Kuantan Singingi – Polemik pembelian lahan untuk kebun kelapa sawit kembali mencuat. Ketua Koperasi Unit Desa (KUD) Tunas Mukti, Desa Sumber Jaya, Kecamatan Singingi Hilir, dituntut bertanggung jawab atas keputusan pembelian tanah untuk anggota koperasi. Dana yang dihabiskan hampir mencapai lebih kurang Rp. 4.000.000.000,- empat miliar rupiah ) namun status tanah yang dibeli masih dipertanyakan, 28/01/2025.
Program ini berawal dari klaim PT Wanasari yang menyatakan bahwa kebun kelapa sawit anggota KUD Tunas Mukti seluas lebih kurang 63 hektare masuk dalam Hak Guna Usaha (HGU). Namun, tokoh masyarakat setempat berinisial MJ menduga kuat bahwa tanah tersebut sebenarnya tidak termasuk dalam HGU PT Wanasari. MJ meminta agar status tanah tersebut diperiksa ulang guna memastikan kebenarannya.
Ketua KUD Tunas Mukti kemudian membeli lahan baru di Desa Padang Sawah, Lipat Kain, untuk menggantikan kebun sawit yang diambil oleh PT Wanasari. Namun, investigasi tim KPK News menemukan bahwa tanah tersebut sebagian besar berstatus hutan lindung dan sebagian lainnya masuk dalam HGU PT Abadi.

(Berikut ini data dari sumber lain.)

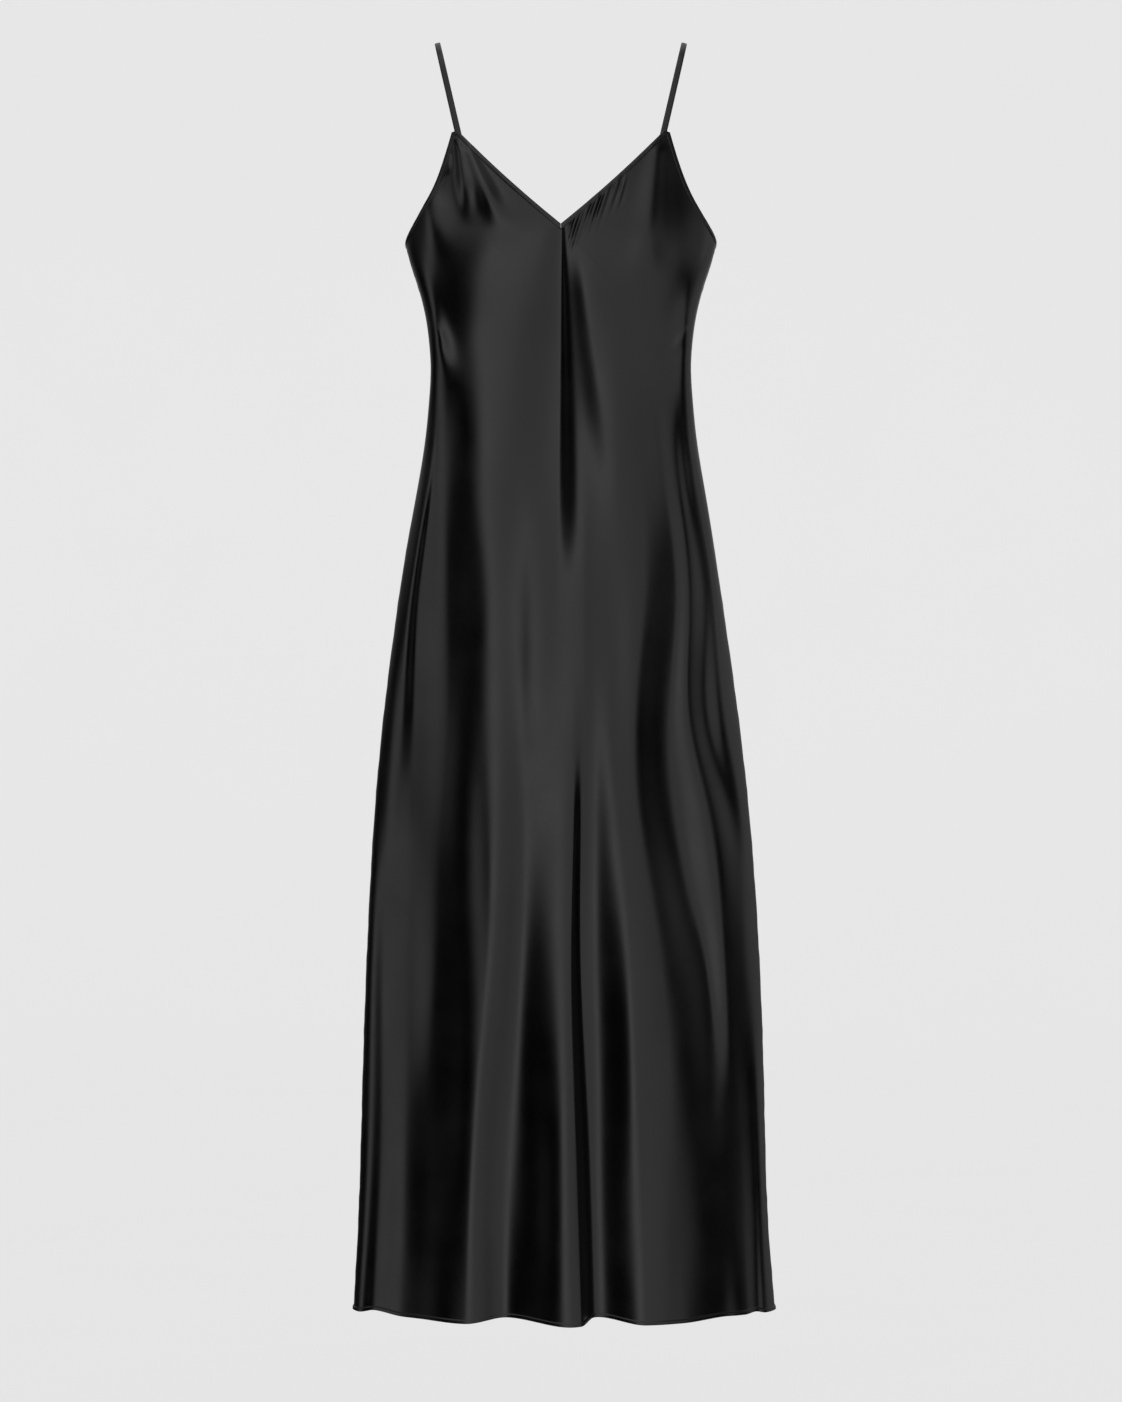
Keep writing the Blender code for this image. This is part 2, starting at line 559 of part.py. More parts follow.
def tangent_point(centre, radius, point, side):
    """Where the line from point touches the circle, on the side given (-1 front, 1 back)."""
    away = np.array(point) - np.array(centre)
    distance = float(np.hypot(*away))
    turn = math.acos(radius / distance)
    base = math.atan2(away[1], away[0])
    angle = base + side * turn
    if angle < -math.pi / 2:
        angle += 2 * math.pi
    return np.array(centre) + radius * np.array([math.cos(angle), math.sin(angle)]), angle


def strap(name, side, material):
    """A ribbon from the strap point, straight to the shoulder, over it and straight down to the back."""
    middle = STRAP_THICKNESS / 2
    radius = SHOULDER_RADIUS + middle
    centre = (SHOULDER_Y, -SHOULDER_RADIUS)
    peak_share = (PEAK_INNER + PEAK_OUTER) / 2
    peak_z = (PEAK_INNER_Z + PEAK_OUTER_Z) / 2
    start = front.at(np.array([peak_share]), np.array([peak_z]))[0]
    back_share = share_at(back, STRAP_BACK_X, UNDERARM_Z)
    end_z = float(back_height(np.array([back_share]))[0])
    end = back.at(np.array([back_share]), np.array([end_z]))[0]
    first, first_angle = tangent_point(centre, radius, (start[1], start[2]), -1)
    last, last_angle = tangent_point(centre, radius, (end[1], end[2]), 1)
    line = []
    for t in np.linspace(0, 1, STRAP_LINE_STEPS, endpoint=False):
        line.append(np.array([start[1], start[2]]) * (1 - t) + first * t)
    for t in np.linspace(0, 1, STRAP_ARC_STEPS, endpoint=False):
        angle = first_angle + (last_angle - first_angle) * t
        line.append(np.array(centre) + radius * np.array([math.cos(angle), math.sin(angle)]))
    for t in np.linspace(0, 1, STRAP_LINE_STEPS + 1):
        line.append(last * (1 - t) + np.array([end[1], end[2]]) * t)
    line = np.array(line)
    x = STRAP_CREST_X + STRAP_LEAN * line[:, 1]
    points = np.stack([side * x, line[:, 0], line[:, 1]], axis=-1)
    along = np.gradient(points, axis=0)
    along /= np.linalg.norm(along, axis=1, keepdims=True)
    points[0] += along[0] * STRAP_CLEAR_FRONT
    points[-1] -= along[-1] * STRAP_CLEAR_BACK
    width = np.array([1, 0, -side * STRAP_LEAN])
    width /= np.linalg.norm(width)
    out = np.cross(np.broadcast_to(width, along.shape), along)
    out /= np.linalg.norm(out, axis=1, keepdims=True)
    rails = np.array([points - width * STRAP_WIDTH / 2, points + width * STRAP_WIDTH / 2])
    return wall(name, rails, np.array([out, out]), STRAP_THICKNESS, material)


def satin(name, roughness):
    made = bpy.data.materials.new(name)
    made.use_nodes = True
    shader = made.node_tree.nodes["Principled BSDF"]
    shader.inputs["Base Color"].default_value = SATIN_COLOUR
    shader.inputs["Roughness"].default_value = roughness
    shader.inputs["Metallic"].default_value = 0.0
    return made


def main():
    for obj in list(bpy.data.objects):
        bpy.data.objects.remove(obj)
    cloth = satin("satin", 0.35)
    trim = satin("satin_binding", 0.45)
    shares = front_columns()
    panel("front_panel", front, shares, front_edge(shares), cloth)
    back_shares = back_columns()
    panel("back_panel", back, back_shares, back_height(back_shares), cloth)
    bindings(shares, trim)
    strap("strap_right", -1, trim)
    strap("strap_left", 1, trim)


main()
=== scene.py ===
"""The looks of a long black satin slip dress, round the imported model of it.

Metres, +Z up. The front faces -Y and the wearer's left is +X. The file is laid out as an add-on and
is run as a script: main() registers the classes and calls one operator for each group of pieces.
"""

import math

import bpy
import numpy as np
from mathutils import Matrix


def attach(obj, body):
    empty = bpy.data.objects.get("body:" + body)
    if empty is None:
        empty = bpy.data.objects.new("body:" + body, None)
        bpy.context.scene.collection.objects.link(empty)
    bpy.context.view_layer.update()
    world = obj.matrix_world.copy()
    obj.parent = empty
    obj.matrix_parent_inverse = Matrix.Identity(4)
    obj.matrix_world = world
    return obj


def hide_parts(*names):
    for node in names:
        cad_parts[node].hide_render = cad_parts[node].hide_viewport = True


bl_info = {
    "name": "Satin Slip Dress",
    "version": (1, 0, 0),
    "blender": (4, 5, 0),
    "location": "3D View > Sidebar > Slip Dress",
    "description": "Drapes the satin, binds the edges, and sews and lights a long slip dress",
    "category": "Object",
}

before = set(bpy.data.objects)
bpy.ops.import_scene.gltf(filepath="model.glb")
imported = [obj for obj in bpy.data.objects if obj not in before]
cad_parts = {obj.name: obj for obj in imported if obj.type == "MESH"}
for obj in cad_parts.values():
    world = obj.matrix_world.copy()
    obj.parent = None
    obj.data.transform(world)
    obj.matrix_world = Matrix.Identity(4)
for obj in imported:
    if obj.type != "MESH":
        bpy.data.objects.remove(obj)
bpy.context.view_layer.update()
BODY = "root"

# ---------------------------------------------------------------- the cut, as in the part's source

HEM_Z = -1.340
NECK_POINT_Z = -0.2012
UNDERARM_Z = -0.2120
BACK_DIP = 0.014
FAN_START_Z = -0.350
NECK_SLOPE = 0.818
NECK_CURVE = 1.19

PEAK_INNER_X = 0.1080
PEAK_INNER_Z = -0.0990
PEAK_OUTER_X = 0.1141
PEAK_OUTER_Z = -0.1007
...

Ironisnya, untuk mengurus pelepasan lahan tersebut, Ketua KUD Tunas Mukti menggunakan jasa pihak lain yang juga merupakan anggota Badan Pengawas KUD Tunas Mukti. Biaya yang dikeluarkan mencapai hampir lebih kurang Rp. 1.000.000.000,- ( satu miliar rupiah), tetapi hingga kini tanah tersebut masih berstatus sebagai kawasan hutan lindung.
Ketua KUD Tunas Mukti yang dikonfirmasi tim KPK News mengungkapkan bahwa tanah yang dibeli memiliki luas ratusan hektare dengan harga lebih kurang Rp. 55.000.000,- (lima puluh lima juta rupiah) per hektare, sehingga total anggaran pembelian mencapai hampir lebih kurang Rp. 4.000.000.000,- (empat miliar rupiah ). Rencananya, lahan tersebut akan dijadikan mitra oleh PT SAR. Namun, pihak PT SAR melalui GM Paino membatalkan rencana tersebut setelah tim legal mereka menemukan bahwa tanah tersebut masuk dalam kawasan hutan.
“Benar, lahan tersebut pernah diajukan untuk menjadi mitra kami. Namun setelah dicek, ternyata tanah itu masuk kawasan hutan, sehingga kami terpaksa membatalkannya,” ujar Paino kepada tim KPK News.
Tokoh masyarakat Desa Sumber Jaya, yang enggan disebutkan namanya, menyayangkan keputusan Ketua KUD Tunas Mukti yang dinilai terburu-buru tanpa memperhatikan aspek legalitas lahan. “Ini keputusan yang gegabah. Anggaran besar sudah dikeluarkan, tapi tanahnya masih bermasalah. Koperasi justru semakin rugi,” ucapnya.
Kasus ini menjadi sorotan publik, mengingat dana yang digunakan berasal dari koperasi, yang seharusnya dikelola untuk kesejahteraan anggota. Hingga berita ini diturunkan, Ketua KUD Tunas Mukti belum memberikan keterangan resmi terkait polemik ini.
Pihak terkait diharapkan segera turun tangan untuk mengusut tuntas permasalahan ini agar tidak menimbulkan kerugian lebih besar bagi anggota koperasi dan masyarakat Desa Sumber Jaya.